> Source material
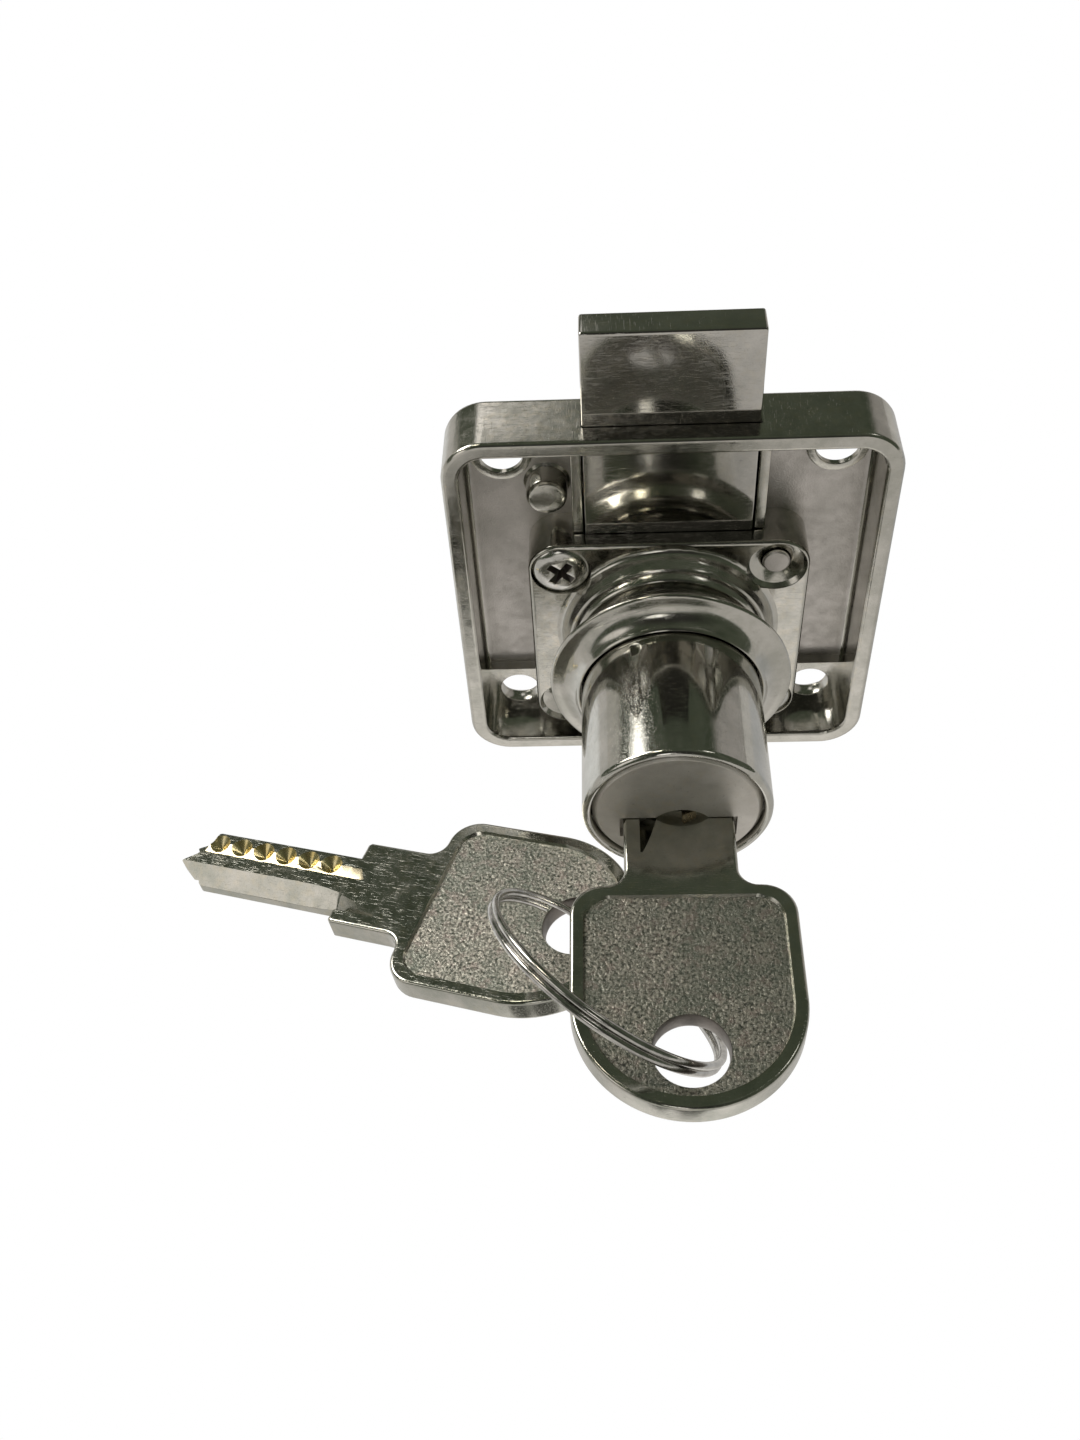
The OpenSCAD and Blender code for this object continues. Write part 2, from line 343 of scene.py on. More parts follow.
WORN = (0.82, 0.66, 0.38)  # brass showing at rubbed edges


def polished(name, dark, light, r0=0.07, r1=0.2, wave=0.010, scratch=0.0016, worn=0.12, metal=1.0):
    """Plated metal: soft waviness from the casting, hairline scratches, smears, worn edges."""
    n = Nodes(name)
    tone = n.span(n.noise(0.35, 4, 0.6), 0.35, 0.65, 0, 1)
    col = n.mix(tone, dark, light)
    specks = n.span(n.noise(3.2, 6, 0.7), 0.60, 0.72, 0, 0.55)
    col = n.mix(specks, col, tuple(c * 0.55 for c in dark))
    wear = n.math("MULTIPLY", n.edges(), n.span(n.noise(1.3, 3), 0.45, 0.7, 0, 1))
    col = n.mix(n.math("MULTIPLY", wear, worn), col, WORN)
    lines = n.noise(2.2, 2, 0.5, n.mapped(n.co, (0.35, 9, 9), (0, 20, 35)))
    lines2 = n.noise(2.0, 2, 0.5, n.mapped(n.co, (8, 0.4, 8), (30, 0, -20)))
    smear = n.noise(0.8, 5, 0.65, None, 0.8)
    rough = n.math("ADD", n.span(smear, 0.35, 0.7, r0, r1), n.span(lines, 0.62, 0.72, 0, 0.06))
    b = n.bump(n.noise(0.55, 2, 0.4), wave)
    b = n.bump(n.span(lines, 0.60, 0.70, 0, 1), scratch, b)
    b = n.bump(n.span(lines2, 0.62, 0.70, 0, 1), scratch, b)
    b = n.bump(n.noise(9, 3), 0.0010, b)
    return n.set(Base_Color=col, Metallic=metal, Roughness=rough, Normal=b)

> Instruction
Copy out each line of the material that holds the word "from".

> Result below
The OpenSCAD and Blender code for this object continues. Write part 2, from line 343 of scene.py on. More parts follow.
    """Plated metal: soft waviness from the casting, hairline scratches, smears, worn edges."""